Sur "Mouthul of Grass", c'est avec une simplicité confondante que la troupe crée un serein instrumental printanier. Où des pieds nues foulent l'herbe vivifiée par la rosée matinale, sur un étroit chemin cerné de fleurs fragiles et graciles s'offrant à la vie, et de branches déroulant ses feuilles pour s'enivrer des premiers rayons du soleil.


     Dès cet album éponyme, Free marque au fer rouge le monde de la musique. Aujourd'hui encore, son implacable empreinte rayonne - directement ou indirectement - sur de jeunes pousses amateurs d'authenticité. Pourtant, en dépit d'une notoriété en pleine progression grâce à la très bonne réputation de leurs concerts (surtout au Royaume-Uni), l'album ne remporte pas un succès à la hauteur de sa valeur. Et l'Amérique du Nord fait la fine bouche. Il faut attendre l'année suivante, avec le disque "Fire and Water", propulsé dans la stratosphère par le méga-hit "All Right Now", pour que le groupe explose à la face du monde.

Face 1
  1. I'll Be Creeping   -   3:27   (Fraser - Rodgers)
  2. Songs Of Yesterday   -   3:33   (Fraser - Rodgers)
  3. Lying In The Sunshine   -   3:51   (Fraser - Rodgers)
  4. Trouble On Double Time    -   3:23   (Fraser - Rodgers - Kirke - Kossoff)
  5. Mouthful Of Grass   -   3:36   (Fraser - Rodgers)
Face 2
  1. Woman   -   3:50   (Fraser - Rodgers)
  2. Free Me   -   5:24   (Fraser - Rodgers)
  3. Broad Daylight   -   3:15   (Fraser - Rodgers)
  4. Mourning Sad Morning   -   5:04   (Fraser - Rodgers)

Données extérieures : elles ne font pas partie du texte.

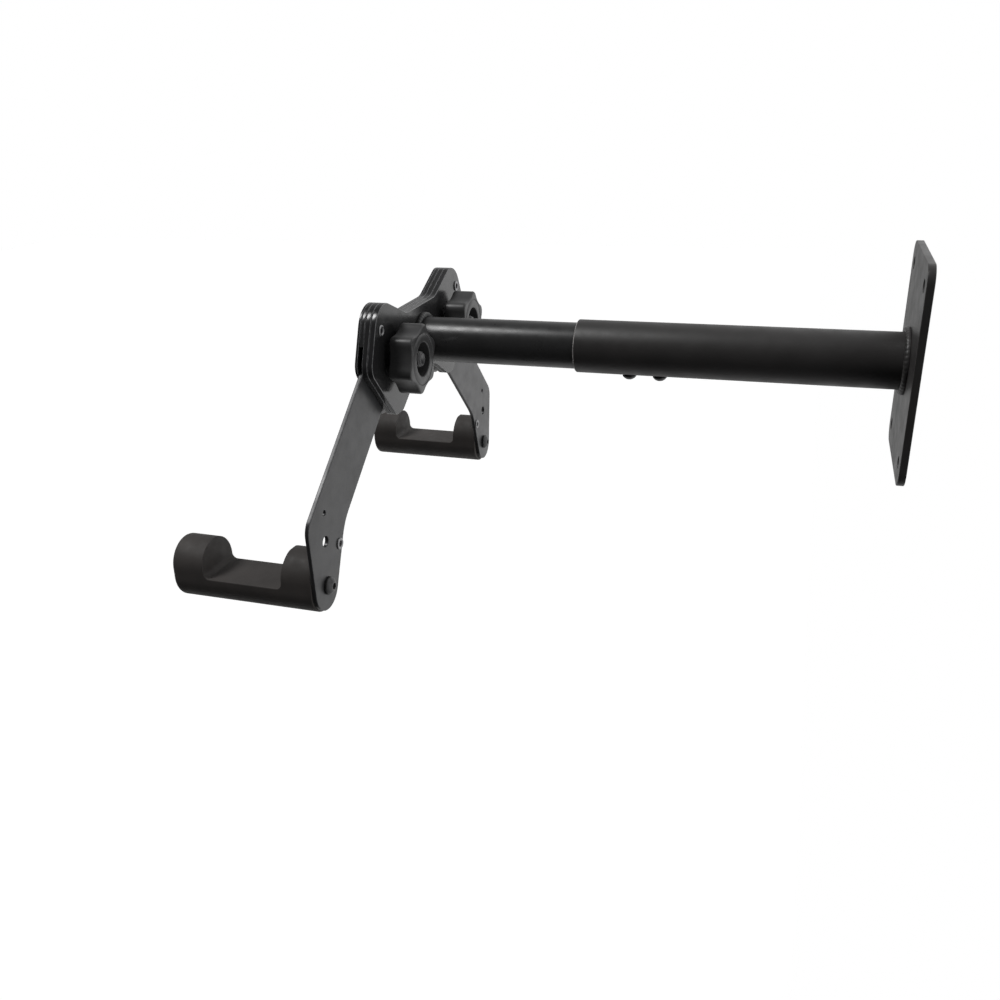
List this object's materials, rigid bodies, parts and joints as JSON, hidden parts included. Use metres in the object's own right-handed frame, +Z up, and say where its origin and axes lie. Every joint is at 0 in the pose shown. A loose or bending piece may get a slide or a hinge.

(1) Une pochette qui a été sélectionnée pour le livre compilant les "100 meilleures pochettes d'albums" par Storm Thorgerson (en Anglais). Ce dernier en connait un rayon puisque lui-même en est l'un des concepteurs les plus renommés. D'autant qu'il est l'un des fondateurs de l'entreprise Hipgnosis, célèbre pour ses réalisations pour, entre autres, Pink Floyd (des amis de classe), Led Zeppelin, Wishbone Ash et Peter Gabriel.
(2) Faites écouter "All Right Now", ou "Fire and Water", à un néophyte, il pensera à un plagiat du style d'AC/DC. (c'est du vécu - à maintes reprises -)
(3) Couplé dès l'année suivante, par une tête d'ampli Orange.